- _WORK REQUIRED_: Locate the string "with" throughout the material and copy every line in which it occurs.
## Start
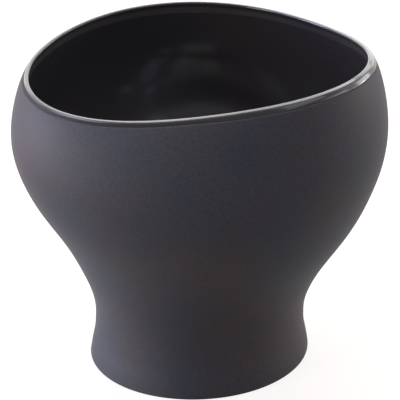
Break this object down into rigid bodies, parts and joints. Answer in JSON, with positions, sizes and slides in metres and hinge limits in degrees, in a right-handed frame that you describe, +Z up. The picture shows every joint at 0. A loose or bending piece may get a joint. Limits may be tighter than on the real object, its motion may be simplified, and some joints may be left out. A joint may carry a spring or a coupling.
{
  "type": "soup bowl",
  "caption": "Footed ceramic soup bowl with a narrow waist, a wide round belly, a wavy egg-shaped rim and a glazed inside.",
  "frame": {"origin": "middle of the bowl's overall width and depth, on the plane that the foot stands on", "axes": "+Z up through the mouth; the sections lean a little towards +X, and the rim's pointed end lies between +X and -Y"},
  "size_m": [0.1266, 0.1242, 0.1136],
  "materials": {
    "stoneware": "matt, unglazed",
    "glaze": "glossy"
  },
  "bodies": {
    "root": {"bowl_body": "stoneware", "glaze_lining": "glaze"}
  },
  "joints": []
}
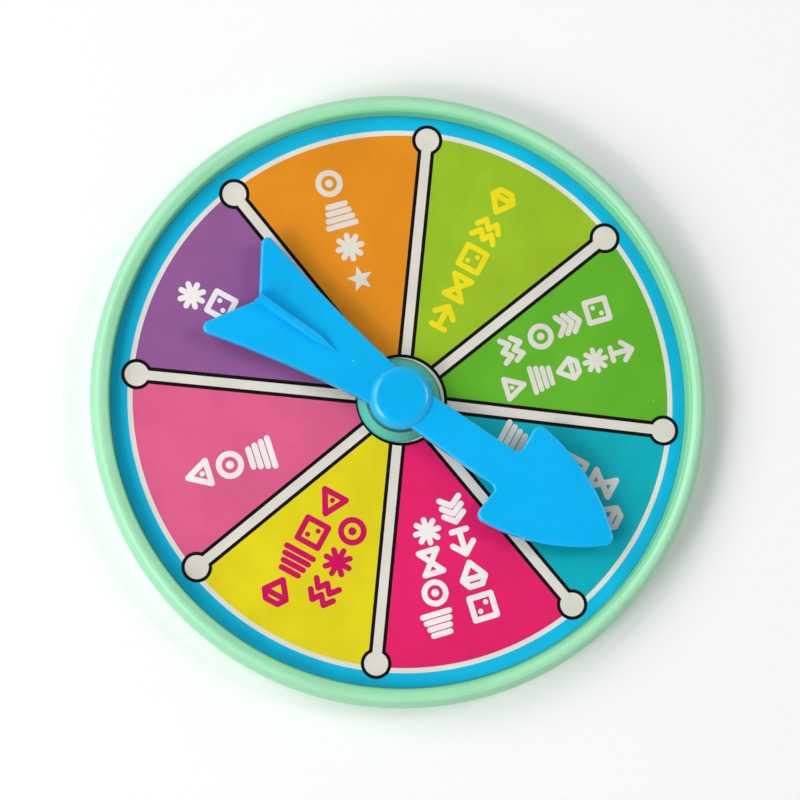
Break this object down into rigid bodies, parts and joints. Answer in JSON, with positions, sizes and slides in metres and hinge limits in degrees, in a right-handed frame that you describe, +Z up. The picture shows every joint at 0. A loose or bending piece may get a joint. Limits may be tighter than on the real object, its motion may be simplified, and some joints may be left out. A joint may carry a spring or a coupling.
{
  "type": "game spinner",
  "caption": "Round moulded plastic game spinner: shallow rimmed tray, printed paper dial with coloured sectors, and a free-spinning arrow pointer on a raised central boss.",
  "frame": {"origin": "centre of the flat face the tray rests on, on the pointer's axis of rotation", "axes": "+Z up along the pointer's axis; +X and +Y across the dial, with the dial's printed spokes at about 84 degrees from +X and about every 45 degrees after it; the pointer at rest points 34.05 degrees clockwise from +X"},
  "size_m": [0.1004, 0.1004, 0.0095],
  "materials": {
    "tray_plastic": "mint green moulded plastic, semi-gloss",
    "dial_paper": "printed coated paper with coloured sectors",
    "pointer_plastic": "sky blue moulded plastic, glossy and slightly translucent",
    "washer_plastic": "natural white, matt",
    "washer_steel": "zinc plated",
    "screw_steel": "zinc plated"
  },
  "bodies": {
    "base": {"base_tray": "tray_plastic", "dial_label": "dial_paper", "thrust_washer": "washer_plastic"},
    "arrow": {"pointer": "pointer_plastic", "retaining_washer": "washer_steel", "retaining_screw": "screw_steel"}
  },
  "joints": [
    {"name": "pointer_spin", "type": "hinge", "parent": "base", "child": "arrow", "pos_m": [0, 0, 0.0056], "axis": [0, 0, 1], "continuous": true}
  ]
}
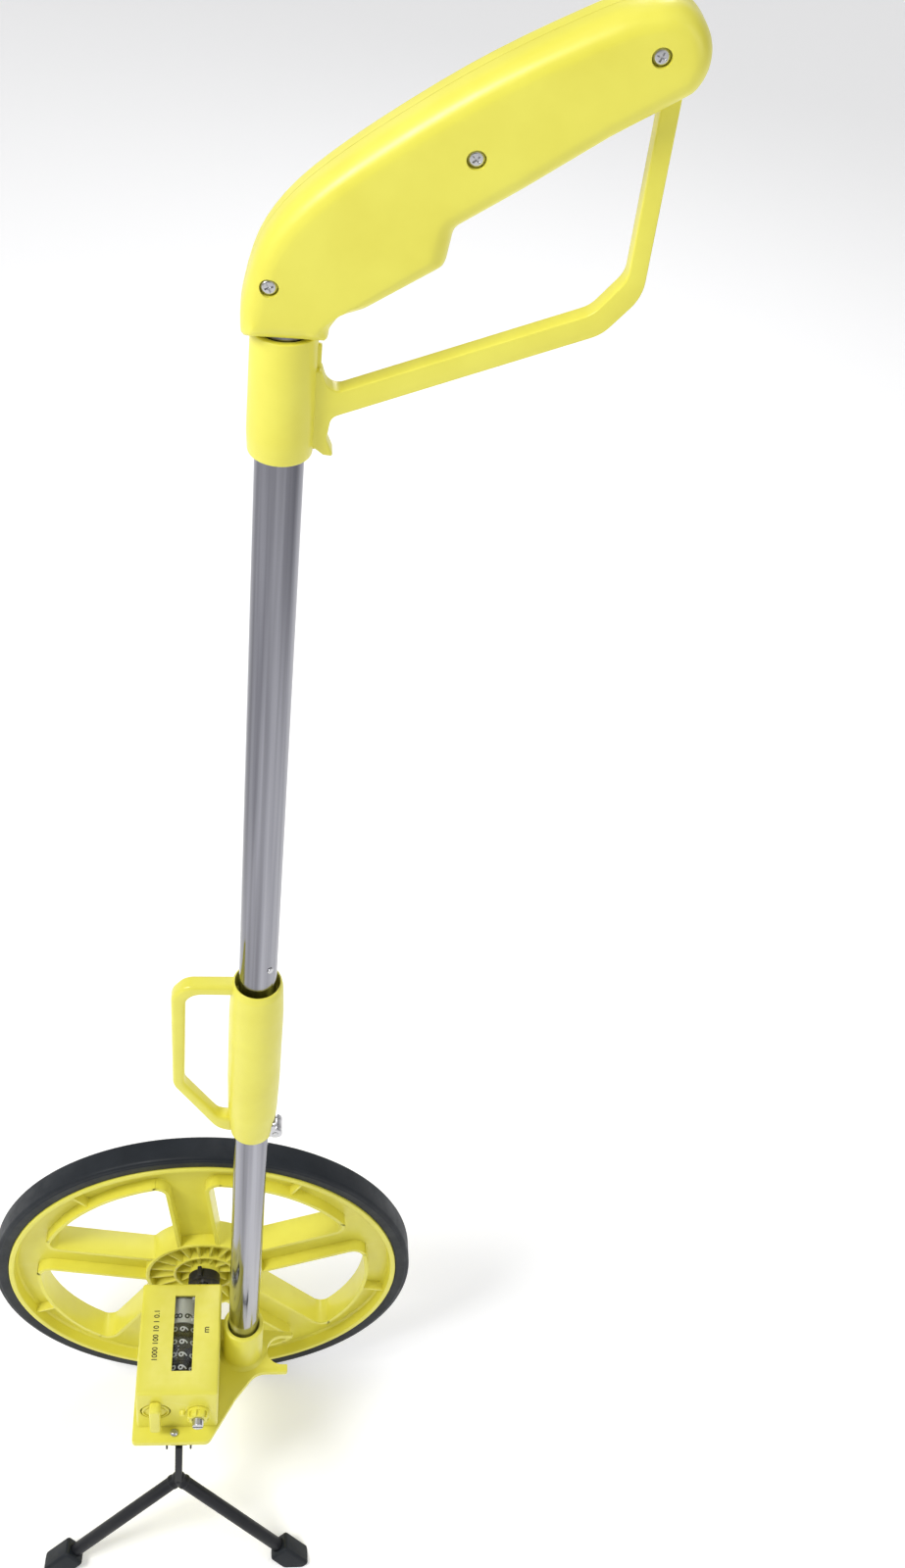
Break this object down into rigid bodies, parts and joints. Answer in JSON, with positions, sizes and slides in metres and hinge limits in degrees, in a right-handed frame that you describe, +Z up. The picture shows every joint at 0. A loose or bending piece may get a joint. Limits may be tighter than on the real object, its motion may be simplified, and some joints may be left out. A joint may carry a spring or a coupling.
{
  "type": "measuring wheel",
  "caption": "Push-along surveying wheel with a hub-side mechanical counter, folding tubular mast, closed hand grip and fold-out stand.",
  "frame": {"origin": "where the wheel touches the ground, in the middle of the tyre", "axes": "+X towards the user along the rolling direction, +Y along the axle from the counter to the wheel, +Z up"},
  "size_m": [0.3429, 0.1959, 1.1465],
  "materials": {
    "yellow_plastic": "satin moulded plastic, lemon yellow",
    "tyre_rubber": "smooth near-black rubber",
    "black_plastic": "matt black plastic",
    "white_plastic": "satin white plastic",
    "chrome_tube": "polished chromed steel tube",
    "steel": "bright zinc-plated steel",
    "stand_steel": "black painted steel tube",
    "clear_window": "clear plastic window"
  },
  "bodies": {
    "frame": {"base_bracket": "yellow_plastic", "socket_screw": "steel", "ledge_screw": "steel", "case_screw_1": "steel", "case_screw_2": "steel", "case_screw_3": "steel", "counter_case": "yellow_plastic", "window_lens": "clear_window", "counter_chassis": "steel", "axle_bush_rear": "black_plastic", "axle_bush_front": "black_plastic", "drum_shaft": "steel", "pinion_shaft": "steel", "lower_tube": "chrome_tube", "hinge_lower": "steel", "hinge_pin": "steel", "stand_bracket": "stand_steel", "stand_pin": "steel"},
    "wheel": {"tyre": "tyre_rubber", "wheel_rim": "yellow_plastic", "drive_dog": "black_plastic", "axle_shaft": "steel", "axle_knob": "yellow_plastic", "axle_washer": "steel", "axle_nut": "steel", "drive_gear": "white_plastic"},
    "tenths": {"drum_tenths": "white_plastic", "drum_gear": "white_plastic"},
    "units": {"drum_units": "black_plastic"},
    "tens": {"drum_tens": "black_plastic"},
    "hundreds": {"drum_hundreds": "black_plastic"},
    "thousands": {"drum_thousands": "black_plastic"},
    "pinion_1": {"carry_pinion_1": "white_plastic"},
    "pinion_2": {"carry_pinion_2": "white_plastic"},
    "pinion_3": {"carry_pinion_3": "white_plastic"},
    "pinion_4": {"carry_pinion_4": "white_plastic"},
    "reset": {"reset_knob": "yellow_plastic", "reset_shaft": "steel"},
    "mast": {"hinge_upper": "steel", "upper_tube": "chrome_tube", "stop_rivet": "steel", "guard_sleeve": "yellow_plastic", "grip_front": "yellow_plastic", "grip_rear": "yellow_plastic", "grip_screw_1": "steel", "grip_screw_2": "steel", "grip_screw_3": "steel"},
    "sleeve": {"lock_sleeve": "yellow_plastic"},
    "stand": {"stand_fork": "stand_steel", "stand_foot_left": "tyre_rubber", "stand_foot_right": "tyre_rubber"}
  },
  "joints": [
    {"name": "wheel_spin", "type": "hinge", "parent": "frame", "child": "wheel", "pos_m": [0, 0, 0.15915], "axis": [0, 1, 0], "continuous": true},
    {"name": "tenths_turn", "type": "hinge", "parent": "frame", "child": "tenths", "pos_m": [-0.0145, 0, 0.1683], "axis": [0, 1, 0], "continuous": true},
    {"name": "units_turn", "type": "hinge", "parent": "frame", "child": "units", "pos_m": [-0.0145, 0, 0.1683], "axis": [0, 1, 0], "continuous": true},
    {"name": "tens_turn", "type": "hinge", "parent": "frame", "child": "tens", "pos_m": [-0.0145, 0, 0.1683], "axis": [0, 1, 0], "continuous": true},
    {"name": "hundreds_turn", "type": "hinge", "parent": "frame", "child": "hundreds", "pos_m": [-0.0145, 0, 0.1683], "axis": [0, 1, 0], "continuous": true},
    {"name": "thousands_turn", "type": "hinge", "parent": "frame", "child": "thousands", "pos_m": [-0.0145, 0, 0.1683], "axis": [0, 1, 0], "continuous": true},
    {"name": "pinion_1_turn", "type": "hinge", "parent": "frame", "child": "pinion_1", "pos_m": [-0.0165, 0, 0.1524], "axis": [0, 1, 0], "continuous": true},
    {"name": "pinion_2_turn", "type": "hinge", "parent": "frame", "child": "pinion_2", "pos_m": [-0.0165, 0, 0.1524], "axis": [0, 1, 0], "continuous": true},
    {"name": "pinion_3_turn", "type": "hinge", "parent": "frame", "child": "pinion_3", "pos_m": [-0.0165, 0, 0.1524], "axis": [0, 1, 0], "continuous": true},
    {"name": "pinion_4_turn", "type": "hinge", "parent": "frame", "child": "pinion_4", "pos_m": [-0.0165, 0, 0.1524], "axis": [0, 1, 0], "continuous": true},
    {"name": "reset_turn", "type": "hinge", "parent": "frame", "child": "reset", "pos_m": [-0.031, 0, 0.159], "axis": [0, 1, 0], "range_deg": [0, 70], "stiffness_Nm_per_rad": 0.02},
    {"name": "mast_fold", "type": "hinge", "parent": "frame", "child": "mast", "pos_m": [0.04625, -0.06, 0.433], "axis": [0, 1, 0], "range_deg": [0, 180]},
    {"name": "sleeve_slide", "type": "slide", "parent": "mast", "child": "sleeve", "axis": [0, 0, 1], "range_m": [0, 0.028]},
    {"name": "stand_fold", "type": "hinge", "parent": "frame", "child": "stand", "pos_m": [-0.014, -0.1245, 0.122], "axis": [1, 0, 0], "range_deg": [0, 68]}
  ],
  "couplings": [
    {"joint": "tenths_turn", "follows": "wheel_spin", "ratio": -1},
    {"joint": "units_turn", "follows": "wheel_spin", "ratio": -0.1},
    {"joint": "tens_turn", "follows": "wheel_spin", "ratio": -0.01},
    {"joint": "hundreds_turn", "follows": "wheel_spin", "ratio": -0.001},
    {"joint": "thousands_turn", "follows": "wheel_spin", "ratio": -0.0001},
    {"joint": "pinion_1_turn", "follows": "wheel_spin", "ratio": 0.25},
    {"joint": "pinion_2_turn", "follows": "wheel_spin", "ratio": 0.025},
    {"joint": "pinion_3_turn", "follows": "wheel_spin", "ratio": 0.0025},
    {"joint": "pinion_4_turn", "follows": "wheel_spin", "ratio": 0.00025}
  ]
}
## End
- _EXERCISE RESPONSE_:
Break this object down into rigid bodies, parts and joints. Answer in JSON, with positions, sizes and slides in metres and hinge limits in degrees, in a right-handed frame that you describe, +Z up. The picture shows every joint at 0. A loose or bending piece may get a joint. Limits may be tighter than on the real object, its motion may be simplified, and some joints may be left out. A joint may carry a spring or a coupling.
  "caption": "Footed ceramic soup bowl with a narrow waist, a wide round belly, a wavy egg-shaped rim and a glazed inside.",
Break this object down into rigid bodies, parts and joints. Answer in JSON, with positions, sizes and slides in metres and hinge limits in degrees, in a right-handed frame that you describe, +Z up. The picture shows every joint at 0. A loose or bending piece may get a joint. Limits may be tighter than on the real object, its motion may be simplified, and some joints may be left out. A joint may carry a spring or a coupling.
  "caption": "Round moulded plastic game spinner: shallow rimmed tray, printed paper dial with coloured sectors, and a free-spinning arrow pointer on a raised central boss.",
  "frame": {"origin": "centre of the flat face the tray rests on, on the pointer's axis of rotation", "axes": "+Z up along the pointer's axis; +X and +Y across the dial, with the dial's printed spokes at about 84 degrees from +X and about every 45 degrees after it; the pointer at rest points 34.05 degrees clockwise from +X"},
    "dial_paper": "printed coated paper with coloured sectors",
Break this object down into rigid bodies, parts and joints. Answer in JSON, with positions, sizes and slides in metres and hinge limits in degrees, in a right-handed frame that you describe, +Z up. The picture shows every joint at 0. A loose or bending piece may get a joint. Limits may be tighter than on the real object, its motion may be simplified, and some joints may be left out. A joint may carry a spring or a coupling.
  "caption": "Push-along surveying wheel with a hub-side mechanical counter, folding tubular mast, closed hand grip and fold-out stand.",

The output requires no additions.